Obama’s inability to connect with working-class white voters plagued him in the primaries, was overcome when the economic crisis made “change” seem existentially necessary for the nation in the fall, but came back to haunt the Obama presidency. Alter mostly focuses on Obama’s failure to find the right message on health care and his reluctance to get the Cabinet engaged in spreading the administration’s message. He passes over in two sentences the more proximate political challenge for Obama. Alter writes, “Obama was so obviously intelligent and well spoken that he reminded [white working-class voters] that a class of well-educated elites had left them behind.” Almost 200 pages later, Alter writes, “Obama often paid a price for underplaying the politics and overestimating his ability to reason with people.”

Alter should have expended more time on those two observations and the linkages between them. Since Obama turned 18, more or less, he has moved in a world dominated by high achievers. He has become master of that world. His aides and his friends are all successful and smart. They all flourish in their respective fields. They all have Ivy League degrees. But they do not know what it is to be afraid that you are going to lose your house or your job or your health care.
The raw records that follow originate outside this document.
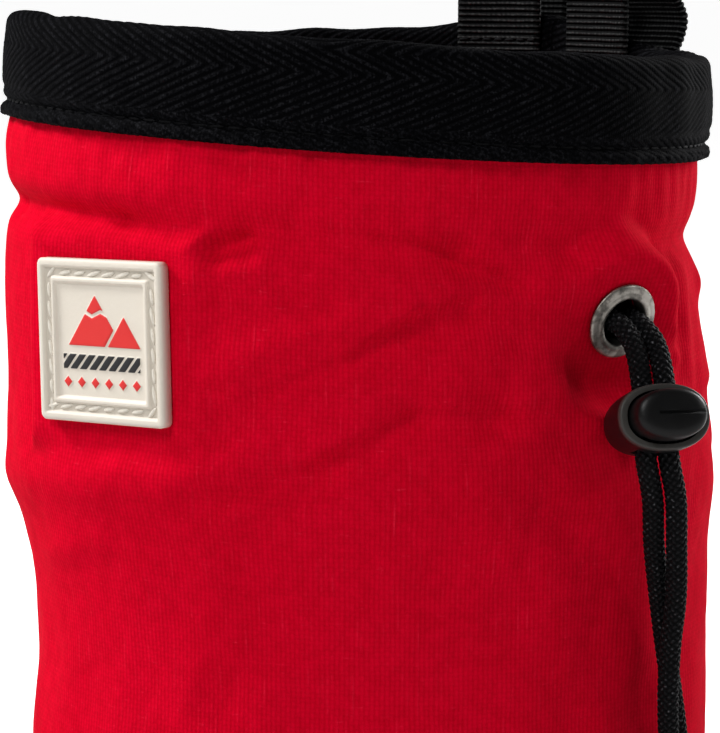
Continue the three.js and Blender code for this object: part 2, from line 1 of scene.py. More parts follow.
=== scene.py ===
"""A climbing chalk bag of crimson canvas, standing on a pale floor.

Everything is in metres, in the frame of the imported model: +Z up, the origin on the surface that the
bag stands on. A turn is an angle round the bag in degrees, seen from above: 0 is the front, at the
label, and 90 is the side with the eyelet. A share is a length divided by the size it follows.
"""

import math

import bpy
import numpy as np
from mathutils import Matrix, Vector


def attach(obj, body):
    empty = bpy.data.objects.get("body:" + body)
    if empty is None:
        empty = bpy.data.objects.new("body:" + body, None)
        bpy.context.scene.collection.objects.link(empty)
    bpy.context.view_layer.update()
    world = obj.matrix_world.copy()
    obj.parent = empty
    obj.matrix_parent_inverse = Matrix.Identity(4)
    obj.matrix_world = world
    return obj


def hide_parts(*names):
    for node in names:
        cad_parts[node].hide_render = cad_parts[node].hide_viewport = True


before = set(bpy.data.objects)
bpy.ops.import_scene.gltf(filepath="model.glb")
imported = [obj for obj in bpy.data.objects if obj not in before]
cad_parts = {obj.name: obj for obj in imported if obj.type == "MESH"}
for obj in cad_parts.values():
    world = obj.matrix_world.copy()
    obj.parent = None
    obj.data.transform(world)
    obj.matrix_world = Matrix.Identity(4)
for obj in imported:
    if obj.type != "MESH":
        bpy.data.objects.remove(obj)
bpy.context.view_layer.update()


# Floor, lamps and camera
# The bag stands on a plain pale floor in soft studio light: a large lamp high at the left, a weaker
# one in front, a small one at the right, and one behind that rims the cloth. The floor is lit from
# below away from the bag and behind it. The camera is a long lens half a metre away.

camera_turn = 45  # between the label and the eyelet
camera_distance = 0.560
camera_height = 0.164
camera_dip = 7.2  # degrees below level
camera_lens = 159.7  # millimetres, on a frame 36 mm high

camera_data = bpy.data.cameras.new("camera")
camera_data.sensor_fit = "VERTICAL"
camera_data.sensor_height = 36
camera_data.sensor_width = 36
camera_data.lens = camera_lens
camera_data.clip_start = 0.01
camera = bpy.data.objects.new("camera", camera_data)
bpy.context.scene.collection.objects.link(camera)
camera.location = (
    camera_distance * math.sin(math.radians(camera_turn)),
    -camera_distance * math.cos(math.radians(camera_turn)),
    camera_height,
)
camera.rotation_euler = (math.radians(90 - camera_dip), 0, math.radians(camera_turn))
bpy.context.scene.camera = camera
bpy.context.scene.view_settings.view_transform = "Standard"


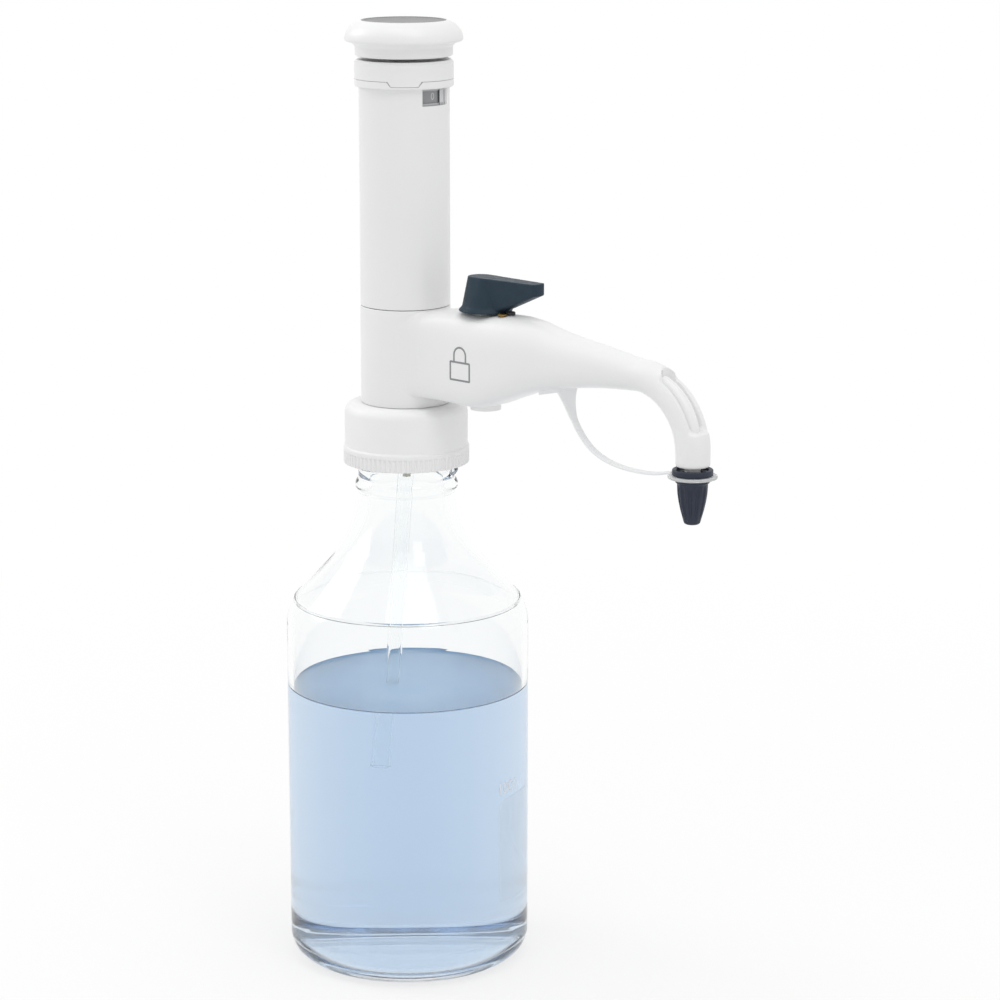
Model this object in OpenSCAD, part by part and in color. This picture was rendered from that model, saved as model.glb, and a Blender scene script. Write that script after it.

The challenge for Obama, then, is to recognize that his cosmopolitan world is, in fact, quite parochial. The problem with rational arguments is not their cogency, but their limits: sometimes reason does not explain people’s attitudes and opinions. That the technological advances of the past 20 or 30 years have not reached many for whom a good job on the shop floor was a source of pride and accomplishment is a brute fact that the president must master. The problem with Alter’s book is, finally, that it too often shares in the parochialism it chronicles.